Sebenarnya saat itu saya sudah punya pacar, tapi LDR dan hubungannya nggak sehat. Artinya, saya nggak diam saja menunggu jodoh menghampiri kok. Saya menjalani hubungan, menjajaki kemungkinan-kemungkinan apakah pacar yang sekarang pantas untuk diajak melanjutkan hubungan ke taraf yang lebih serius atau tidak. Nggak perlu saya cerita ke semua saudara juga kan? Apalagi saudara jauh.

“Ah, jadi perempuan itu nggak usah neko-neko. Keinginanmu kebanyakan.”

Saya menyesal ikut bantu-bantu di dapur. Tahu begini, mending saya di ruang tamu saja. Kita hidup di zaman apa, sih? Sia-sia perjuangan Kartini kalau masih ada orang yang berpikir seperti itu—apalagi sesama perempuan. Masak sesama perempuan nggak mengizinkan untuk bercita-cita setinggi-tingginya?

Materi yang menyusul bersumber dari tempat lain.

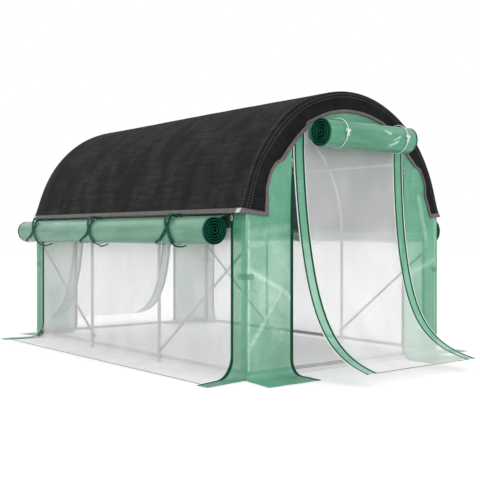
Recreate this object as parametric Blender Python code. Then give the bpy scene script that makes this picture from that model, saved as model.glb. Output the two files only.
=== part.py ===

Saya menyerah untuk menjawab. Saya memilih diam daripada menjawab lalu dianggap nggak sopan. Semoga, orang-orang yang sering tanya ‘kapan’, sadar bahwa pertanyaan itu nirfaedah. Kecuali benar-benar peduli dan mau membantu menemukan pasangan atau menyumbang untuk biaya pernikahan, itu beda urusan. Tapi kalau hanya untuk basa-basi atau sekadar penasaran, lebih baik stop saja lah.

Salah satu penyebab tingginya angka perceraian di Indonesia adalah menikah muda tanpa kesiapan psikologis. Jangan jadi penyebab angka ini bertambah tinggi dengan terus-terusan bertanya, “Kapan nikah?” dan sebagainya.

Dan untuk yang sudah sering ditanyai seperti itu, daripada marah, jawab saja, “Kalau penghulunya sudah datang.” Sejauh ini, jawaban tersebut paling aman. Sebab, jawaban itu masih tergolong sopan dan berbumbu candaan, tapi sudah cukup untuk mengisyaratkan bahwa kita nggak kepingin ditanya seperti itu. 90% kemungkinannya topik percakapan akan berganti. Semoga beruntung, ladies!